ANALISA KWIK KIAN GIE
Defisit APBN Dan Busung Lapar
MENTERI Keuangan menyatakan bahwa pemerintah Indonesia tidak akan minta potongan utang, karena tidak mempunyai alasan untuk itu. Ukuran yang digunakannya adalah defisit anggaran. Kalau defisit dalam APBN tahun 2006 hanya 0,7 persen dari PDB, menurutnya, Indonesia bukan negara miskin yang berhak minta potongan utang.
Karena yang dipakai sebagai alasan teknis adalah angka-angka, dan tidak ditinjau dari kecukupan gizi bagian terbesar rakyat Indonesia—miskin atau tidak, maka saya akan mengemukakan tiga cara untuk melihat bagaimana kondisi keuangan negara, seperti yang tampak pada Tabel 1, Tabel 2 dan Tabel 3.

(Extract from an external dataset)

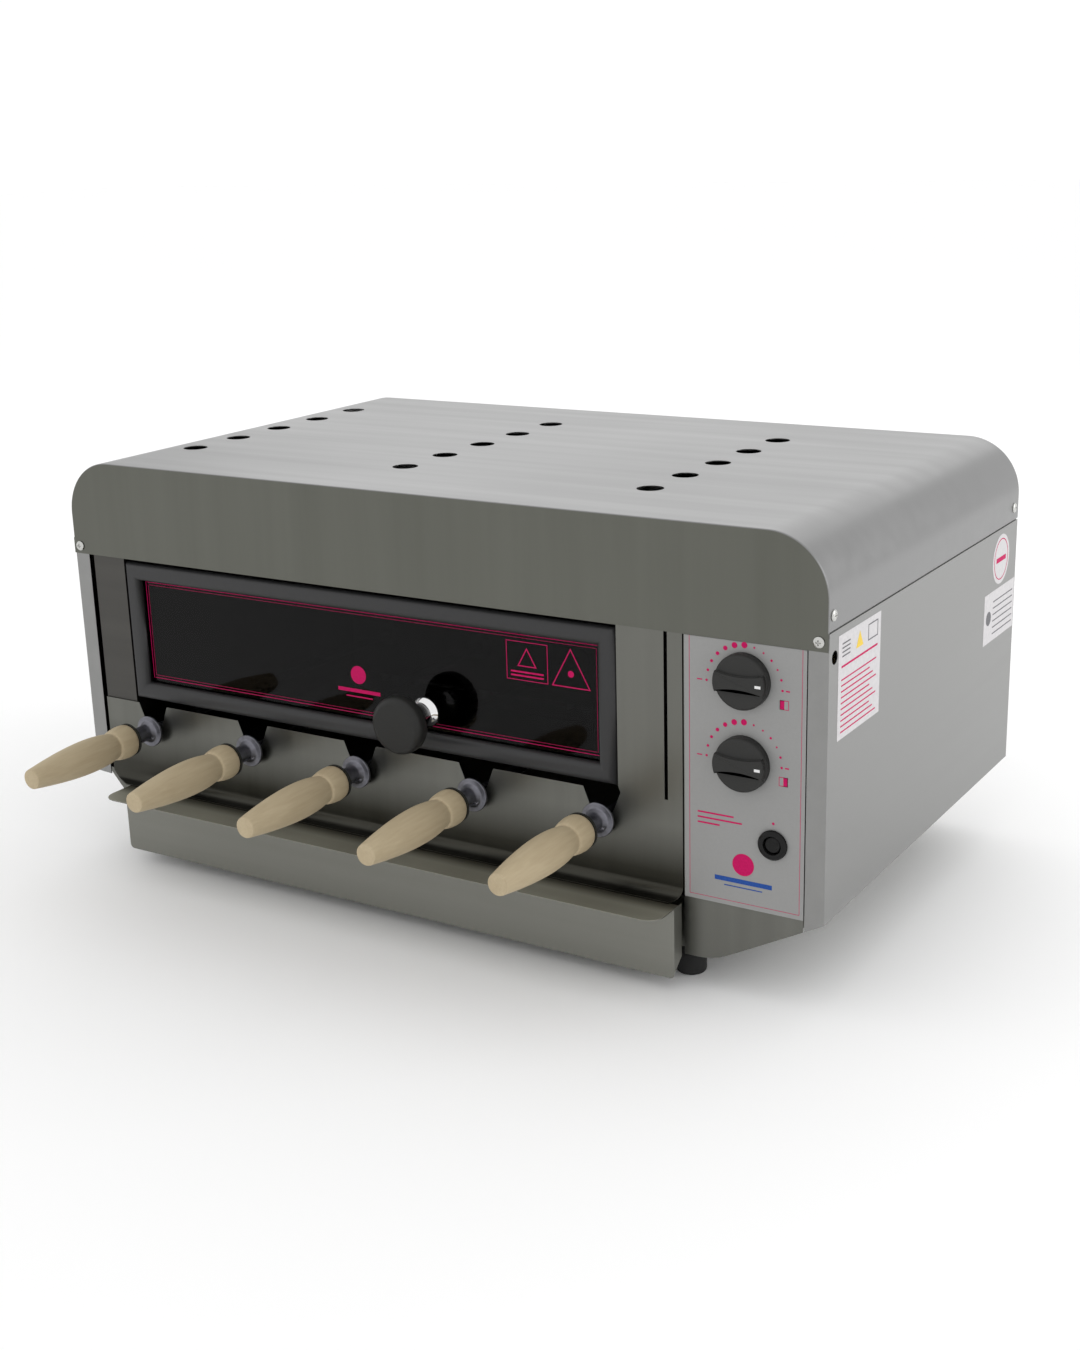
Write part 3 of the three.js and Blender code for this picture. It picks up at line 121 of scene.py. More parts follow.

Tabel 1 ialah ikhtisar dari format APBN resmi. Defisitnya sebesar Rp 22,4308 triliun, yang memang 0,74 persen dari PDB sebesar Rp 3.040.771,8 triliun.
Tabel 2 persis Tabel 1. Dalam tabel ini cicilan utang pokok sebesar Rp 63.594,6 triliun dan pengeluaran uang sebesar Rp 350 miliar sebagai penyertaan modal pemerintah dipandang sebagai elemen yang membebani keuangan negara, sehingga dihitung sebagai komponen defisit. Kalau ini yang dilakukan, defisit APBN menjadi Rp 86,3754 triliun atau 2,84 persen dari PDB.
Tabel 3 ialah cara menyusun angka-anga yang persis sama, tetapi tanpa defisit sama sekali. Cara ini dipakai oleh Tim Ekonomi selama Presiden Soeharto berkuasa.
Jadi sebetulnya tidak ada satu kebenaran dalam hal penyusunan APBN. Melainkan ada beberapa, dan itu tergantung apa tujuan pembuatan anggaran itu. Nah, untuk kondisi Indonesia dewasa ini, manakah yang paling baik; apakah menyusun APBN seperti Tabel 1, Tabel 2 atau Tabel 3? Terserah pembaca.
Tabel 1 disusun berdasarkan aturan yang ditentukan International Monetary Fund (IMF) dan harus berlaku untuk Indonesia. Pemerintah dan DPR memang sudah mematuhinya, karena cara pandang seperti ini telah menjadi UU APBN 2006 yang merupakan kesepakatan bersama antara pemerintah dan DPR.
Tetapi bukan berarti pihak lain yang memiliki cara pandang dalam penyusunan ABPN tidak boleh bersuara, dan menawarkan deretan angka yang sama dengan format penyusunan yang lain.
Bagaimanapun juga para ekonom dari “Berkeley Mafia” sepanjang 32 tahun lamanya menyusun APBN dengan format Tabel 3 yang selalu berimbang!
Hal di atas berkaitan dengan how to lie with figures. Bukan hanya dalam bidang statistik orang mengatakan how to lie with statistics, tetapi juga dalam bidang penyusunan APBN.
Sekarang tentang perut. Pertanyaan saya hanya sederhana, badan yang kekurangan gizi, perut yang busung lapar, anak-anak yang mati kelaparan, ibu yang membakar anaknya sendiri, rumah-rumah perawatan orang sakit jiwa yang melonjak penghuninya antara 100 persen sampai 300 persen apakah tidak perlu diperhitungkan? Itu saja pertanyaan saya. Terima kasih para pembaca dan para anggota DPR yang terhormat.